I got my iPAQ transferring files quite easily, and after some tinkering with simulated COM ports and whatnot, I now have it so that I can do a complete ActiveSynch via Bluetooth, which is pretty cool I reckon. I just turn BT on on my iPAQ, then go to the synch program on it and say “Synch via Bluetooth” and off it goes. I have it and my desktop in a paired, trusted relationship, so they don’t ask for any passphrases or permissions or anything now. I can right-click on files and say “Send to… Bluetooth device” and send a file directly to my iPAQ as well, which is handy if I just want to throw one additional file over there, rather than doing a complete synch.
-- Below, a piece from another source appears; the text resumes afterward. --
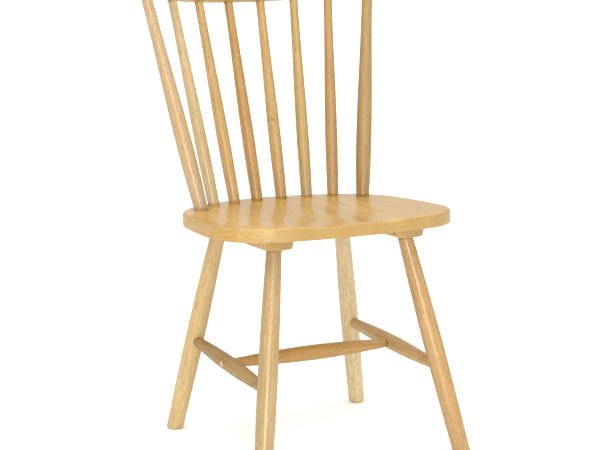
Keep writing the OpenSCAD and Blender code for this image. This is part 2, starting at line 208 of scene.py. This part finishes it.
def noise(tree, place, scale=1.0, detail=2.0, roughness=0.5):
    return add_node(tree, "ShaderNodeTexNoise",
                    {"Vector": place, "Scale": scale, "Detail": detail,
                     "Roughness": roughness}).outputs["Fac"]


def bumped(tree, shader, height, strength, distance):
    """Raises the surface by height, in its shading."""
    bump = add_node(tree, "ShaderNodeBump",
                    {"Height": height, "Strength": strength, "Distance": distance})
    tree.links.new(bump.outputs[0], shader.inputs["Normal"])


def shaded(colour, tint):
    """The colour, each channel times tint."""
    return *(np.array(colour) * tint), 1


# ---- Wood ----

def into_boards(tree, place):
    """The seat's glued boards: (place moved by a different amount in each board, place with its X
    counted from a line inside the board, a tone for each board, darkness of the glue line)."""
    x, y, z = split(tree, place)
    board = maths(tree, "DIVIDE", maths(tree, "SUBTRACT", x, BOARD_JOINT), BOARD_W)
    number = maths(tree, "FLOOR", board)
    luck = add_node(tree, "ShaderNodeTexWhiteNoise", {"W": maths(tree, "ADD", number, BOARD_LUCK)},
                    noise_dimensions="1D")
    tone = luck.outputs["Value"]
    far = vector_maths(tree, "MULTIPLY", luck.outputs["Color"], BOARD_SHIFT)
    moved = vector_maths(tree, "ADD", place, far)
    off_line = maths(tree, "SUBTRACT", maths(tree, "FRACT", board),
                     spread(tree, tone, 0.0, 1.0, 0.25, 0.75))
    inside = add_node(tree, "ShaderNodeCombineXYZ",
                      {0: maths(tree, "MULTIPLY", off_line, BOARD_W), 1: y, 2: z}).outputs[0]
    from_joint = maths(tree, "PINGPONG", board, 0.5)
    return moved, inside, tone, spread(tree, from_joint, 0.0, GLUE_LINE, 1.0, 0.0)


def growth_rings(tree, place, inside, waver, pith, ring):
    """Rings round the pith, 1 in the latest wood of each, wavering slowly along the grain."""
    x, y, _ = split(tree, inside)
    dx = maths(tree, "ADD", x, pith[0])
    dy = maths(tree, "ADD", y, pith[1])
    reach = maths(tree, "SQRT", maths(tree, "ADD", maths(tree, "MULTIPLY", dx, dx),
                                      maths(tree, "MULTIPLY", dy, dy)))
    wander = noise(tree, stretched(tree, place, *RING_WANDER), detail=3)
    reach = maths(tree, "MULTIPLY_ADD", wander, RING_WANDER_SIZE, reach)
    reach = maths(tree, "MULTIPLY_ADD", waver, RING_WAVER_SIZE, reach)
    phase = maths(tree, "FRACT", maths(tree, "DIVIDE", reach, ring))
    late = maths(tree, "POWER", phase, 3.0)
    return maths(tree, "SUBTRACT", late, spread(tree, phase, 0.93, 1.0))


def end_grain(tree, normal, grain):
    """1 where the surface lies across the grain, and 0 along it."""
    facing = vector_maths(tree, "DOT_PRODUCT", normal, grain.to_3x3() @ Vector((0, 0, 1)))
    return spread(tree, maths(tree, "ABSOLUTE", facing), 0.55, 0.92)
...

When it was time to move overseas, I decided it was also time for a new phone (possibly a bad move, but that’s another story about the tyranny of telecommunications companies and their strangle-hold on the market). I decided to get a Nokia 6230 for a couple reasons, mainly photos + video + bluetooth + tri-band. I installed the Nokia PC Suite 5, which includes the Nokia PC Synch and some other bits and pieces, and again, after some fiddling around with simulated COM ports, had it synching up with my PC (Outlook)’s Contacts and Calendar entries. Now I get 2 warnings for things, one on my iPAQ and one on my phone :). The best part though is that it means every contact number I have in my PC, is also available on my phone, which is a great thing to have.

So my Bluetooth Triangle consists of my desktop PC, which includes Bluetooth mainly to drive the keyboard and mouse, but which provides a central connection point for my phone which synchs in contacts and calendar items, as well as the ability to transfer photos and videos (and MP3s, since it has a media player built in), and my iPAQ, which does complete synchronisation with the desktop. I also can use my iPAQ to edit images taken with my phone’s camera by simply ‘toothing them over to it, working away, then ‘toothing them back – easy!